Ms. Berger is on waiting lists for a cadaver kidney, but her best bet would be a donation from an altruistic living donor; success rates for live donor kidneys are better. Robby Berman, founder and director of the Halachic Organ Donor Society (HODS), which promotes cadaveric organ donations in the Jewish community, explained that kidneys from living donors do have better prospects than those organs obtained from cadavers. That’s because when there is living donor the transplant can be done more rapidly, and so there is less time for the kidney to degrade. According to the U.S. Department of Health and Human Services Organ Procurement and Transplantation Network (https://optn.transplant.hrsa.gov/) the five-year survival rate for people who received living donor kidneys is 92 percent, compared with an 83 percent survival rate for patients who received cadaveric kidneys.
Living kidney donation still are rare, however, and there are only a few organizations that help coordinate the process. One such organization, called Renewal (http://www.life-renewal.org), facilitates kidney donations in the Jewish community.
A child of Holocaust survivors, Ms. Berger was born in Russia in 1945, lived in Poland after World War II, then moved to Israel with her parents when she was four years old. Ten years later the family moved to Toronto, where Ms. Berger completed high school and college. She met and married her husband, Dr. Irwin Berger, in November 1967, and has lived in New Jersey ever since, raising her four children in Fair Lawn. Now a grandmother to 11, Ms. Berger reports that her active life has been compromised since her kidney functioning dropped to 15 percent, a critical point with regard to kidney failure.

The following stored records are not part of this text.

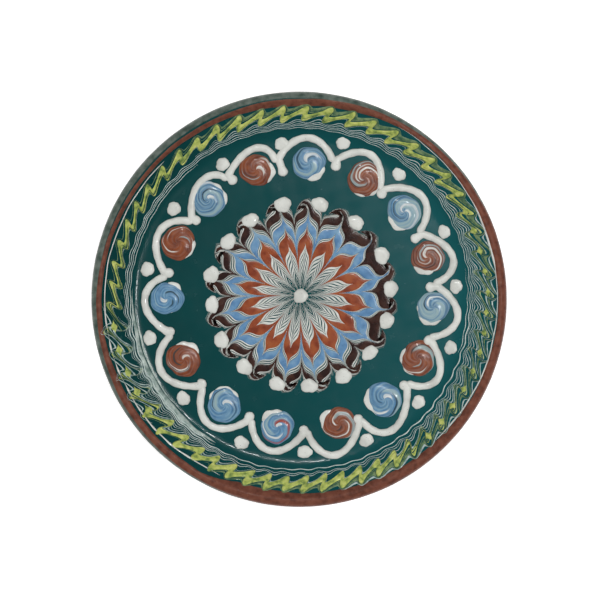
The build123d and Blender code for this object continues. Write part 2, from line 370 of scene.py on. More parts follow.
GREEN = green_ground()
OUTER = glazed_slip(
    "outer_green_slip", "green_slip", (0.045, 0.066, 0.055), (0.088, 0.115, 0.097), (0.14, 0.165, 0.145),
    260.0, roughness=(0.3, 0.45), clear=0.1, shine=0.25,
)
RIM = glazed_slip(
    "rim_brown_slip", "brown_slip", (0.100, 0.036, 0.024), (0.155, 0.055, 0.036), (0.19, 0.072, 0.046), 330.0,
    roughness=(0.32, 0.46), bump=0.12, clear=0.1, shine=0.25,
)


def clay_material():
    """Bare terracotta with a gritty grain and turning marks."""
    material, nodes, links = new_material("terracotta", "clay")
    body = ramp(
        nodes, links, noise(nodes, links, 90.0, 8.0),
        [(0.3, (0.24, 0.085, 0.045)), (0.5, (0.38, 0.15, 0.08)), (0.72, (0.46, 0.21, 0.12))],
    )
    grit = ramp(nodes, links, noise(nodes, links, 2600.0, 2.0), [(0.3, grey(1.0)), (0.36, grey(0.0))])
    shader = nodes["Principled BSDF"]
    links.new(mixed(nodes, links, grit, body, (0.12, 0.05, 0.03)), shader.inputs["Base Color"])
    shader.inputs["Roughness"].default_value = 0.78
    add_relief(nodes, links, 0.35, 0.0003, noise(nodes, links, 1500.0, 6.0))
    return material


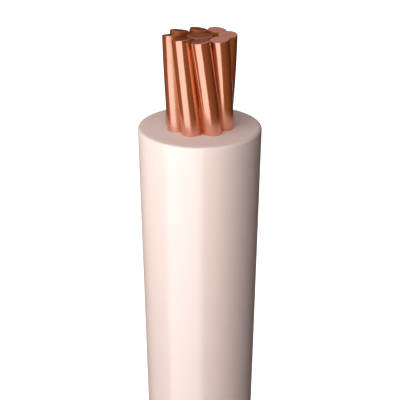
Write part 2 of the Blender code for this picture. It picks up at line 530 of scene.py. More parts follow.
class Surface:
    """A material under way, on points that know their place on the straight wire."""

    def __init__(self, name: str) -> None:
        """Starts the material."""
        self.material, self.graph, self.shader = new_material(name)
        settings = {"attribute_type": "GEOMETRY", "attribute_name": LAID}
        self.place = self.graph.add("Attribute", settings).outputs["Vector"]

    def effect(self, tree: bpy.types.NodeTree, **inputs: float) -> bpy.types.NodeOutputs:
        """Places a shared effect, and gives its outputs."""
        return self.graph.add("Group", {"node_tree": tree}, Place=self.place, **inputs).outputs

    def tint(self, tone: Any, mask: Any, share: float, other: Colour) -> bpy.types.NodeSocket:
        """Blends a tone towards another by a share of a mask."""
        return self.graph.blend(self.graph.math("MULTIPLY", mask, share), tone, other)

    def vary(self, base: Any, *parts: tuple[Any, float]) -> bpy.types.NodeSocket:
        """Adds a share of each mask to a value."""
        for mask, share in parts:
            base = self.graph.math("MULTIPLY_ADD", mask, share, base)
        return base

    def finish(
        self, tone: Any, rough: Any, height: Any, strength: float, depth: float, **constants: float
    ) -> bpy.types.Material:
        """Feeds the shader.

        Args:
            tone: the base colour.
            rough: the roughness.
            height: what the bump shows, from 0 to 1.
            strength: the bump's strength.
            depth: how deep the bump is.
            constants: other inputs of the shader by name, with _ for a space.

        Returns:
            The material.
        """
        bump = self.graph.add("Bump", Height=height, Strength=strength, Distance=depth).outputs[0]
        self.graph.fill(self.shader, Base_Color=tone, Roughness=rough, Normal=bump, **constants)
        return self.material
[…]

Rabbi Ronald Roth of the Fair Lawn Jewish Center, where the Bergers belonged when they lived in Fair Lawn, sent around an open letter Ms. Berger wrote to the community. In that letter, she explains her situation and appeals for a kidney donor. She writes, “Friends, if anyone has ever been interested in pursuing the mitzvah of Pikuach Nefesh — Saving Someone’s Life — then consider viewing this as the ultimate mitzvah opportunity.”
“I’m hoping not to have to go on dialysis, and to get a live donor,” Ms. Berger said. “The more people who know about it,” the better the prospect of finding a match. “You never know where the salvation will come from.”
In reaching out to the community, Ms. Berger hopes to raise awareness that “you can get kidney disease in many different ways. If God forbid someone gets diarrhea, they can get kidney disease from it.” She learned it is “unbelievable how many side effects are caused by [diseased] kidneys.” Nevertheless, she said, “You can’t give up hope. My parents were Holocaust survivors. They taught me stamina, and never to give up.”
Dr. Miryam Z. Wahrman is a professor of biology at William Paterson University of New Jersey, and the author of “The Hand Book: Surviving in a germ-filled world,” which provides advice on how to reduce the risk of infection and save lives through better hygiene practices.